Toward the Galactic centre (l = 0), the apparent 26Al velocity is zero with a hint for a weak blueshift. For greater positive (negative) longitudes, the projected velocity rises beyond 200 (−200) km s-1. The direction of the line shift corresponds to Galactic rotation, but its magnitude is significantly larger than that expected from CO and HI. Paper I also showed that an ad hoc model assuming forward blowout at 200 km s-1 from the spiral arms of the inner Galaxy can explain the data well. The physical interpretation would be that 26Al is ejected into the hot phase of the ISM in superbubbles at the leading edges of the gaseous spiral arms. Hydrodynamic interaction with the locally anisotropic ISM would then lead to a preferential expansion of the superbubbles into the direction of Galactic rotation (in addition to out-of-plane blowout).

The sources of diffuse, interstellar 26Al are massive star winds and supernovae (Prantzos & Diehl 1996). These are energetic events, which lead to the formation of bubbles (one massive star) and, because massive stars often occur together with other massive stars in associations and bound clusters (e.g., Zinnecker & Yorke 2007; Kroupa et al. 2013; Krumholz 2014), superbubbles. Superbubbles are observed in many different wavelengths (e.g., Krause et al. 2014). Statistical information is, however, mainly restricted to sizes and kinematics of the cavities seen in HI. Bagetakos et al. (2011) analyzed 20 nearby spiral galaxies, whose properties are thought to be similar to those of the Milky Way, and found more than 1000 HI holes. We use their data as reference below. Oey & Clarke (1997) have connected the statistics of HI holes to the star cluster mass function, finding that the sizes and velocities of HI holes may be explained by massive star activity in star clusters (compare below, however). Because this association is established now, we use the term HI supershells instead of HI holes for clarity throughout.

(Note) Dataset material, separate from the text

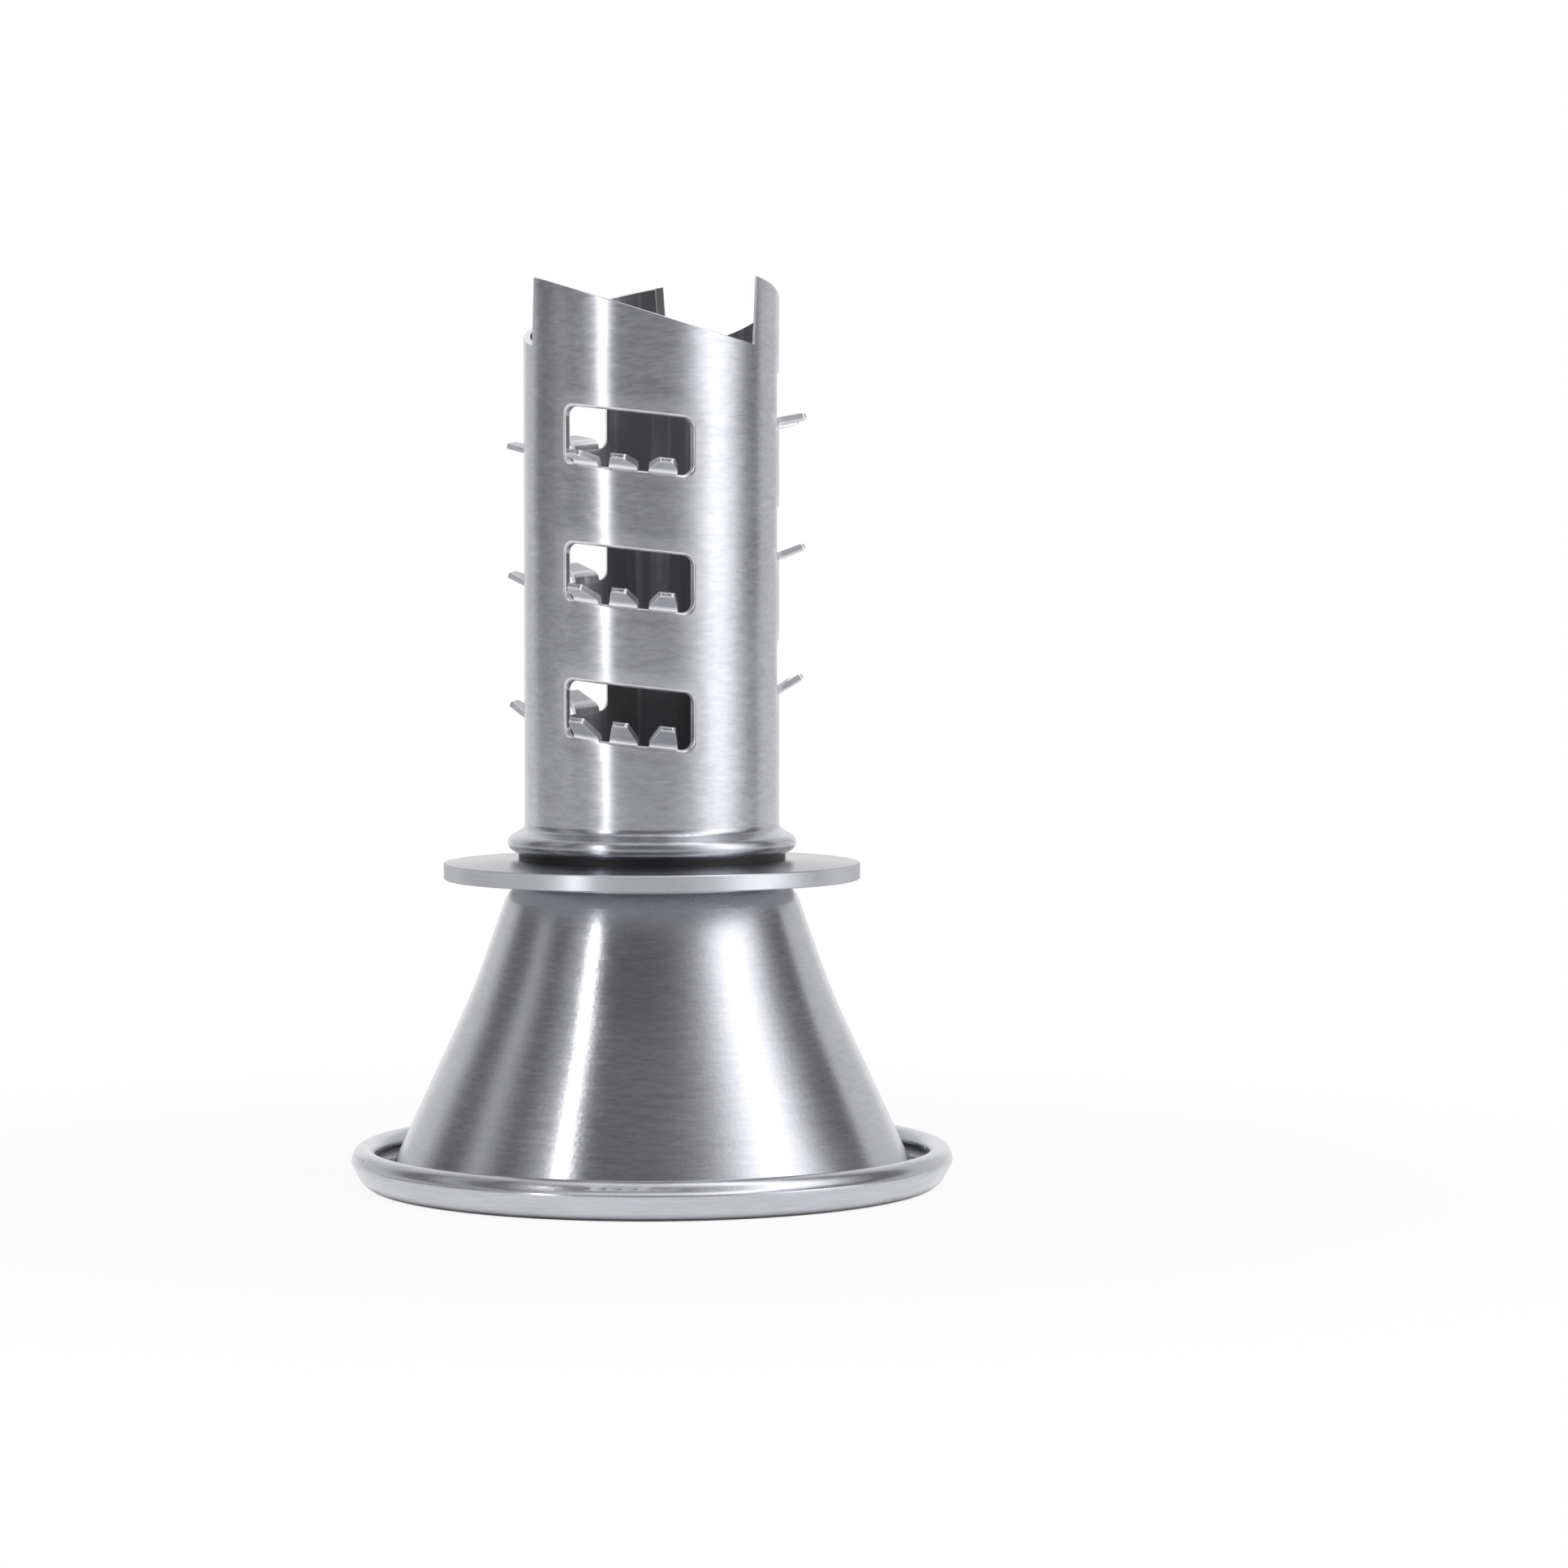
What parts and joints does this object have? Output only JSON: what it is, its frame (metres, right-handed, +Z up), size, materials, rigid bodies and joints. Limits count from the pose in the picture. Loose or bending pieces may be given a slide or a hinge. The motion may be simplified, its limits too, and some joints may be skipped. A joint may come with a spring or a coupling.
{
  "type": "screw-in citrus juicer",
  "caption": "Stainless screw-in citrus juicer: toothed coring tube with slanted windows, stop disc, and a flared bell that serves as grip, spout and foot.",
  "frame": {"origin": "centre of the foot, on the surface that the juicer stands on", "axes": "+Z up along the axis, towards the crown; the first column of windows faces -Y"},
  "size_m": [0.0752, 0.0752, 0.1127],
  "materials": {
    "tube_steel": "brushed round the tube",
    "seal_silicone": "black silicone, satin",
    "strainer_steel": "satin",
    "sleeve_steel": "turned",
    "disc_steel": "polished faces, turned edge",
    "bell_steel": "spun and brushed round the skirt"
  },
  "bodies": {
    "bell": {"trumpet_bell": "bell_steel", "neck_sleeve": "sleeve_steel", "stop_disc": "disc_steel"},
    "tube": {"coring_tube": "tube_steel", "seal_ring": "seal_silicone"},
    "strainer": {"pip_strainer": "strainer_steel"}
  },
  "joints": [
    {"name": "tube_lift", "type": "slide", "parent": "bell", "child": "tube", "axis": [0, 0, 1], "range_m": [0, 0.025]},
    {"name": "strainer_lift", "type": "slide", "parent": "tube", "child": "strainer", "axis": [0, 0, 1], "range_m": [0, 0.09]}
  ]
}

The 26Al measurement constitutes another piece of statistical information for bubbles and superbubbles. 26Al decays on a timescale of 1 Myr, much shorter than typical superbubble lifetimes (e.g., Oey & García-Segura 2004; Bagetakos et al. 2011; Heesen et al. 2015). Hence, we may expect it to reflect internal dynamics.

Here, we connect the observed 26Al kinematics to the statistics of star clusters (Sect. 2) and superbubbles (HI supershells, Sect. 3) to better understand the large-scale gas flows traced by 26Al. In particular, we are interested in constraining superbubble merging, because superbubble merging may lead to asymmetric motions relative to the parent star clusters, when gas from a high-pressure superbubble streams into a low-pressure cavity. We find that star clusters of all masses contribute to the 26Al signal. Oey & Clarke (1997) investigated superbubble merging in the Milky Way with inconclusive results. With updated models and a newly derived star formation rate, we find frequent merging. Hence, we expect the 26Al-traced hot outflows to be injected into pre-existing superbubbles. We then argue in Sect. 4 that the spatial co-ordination of star formation in the Milky Way by the spiral arms may lead to the observed 26Al kinematics.

2. Which star clusters produce how much 26Al?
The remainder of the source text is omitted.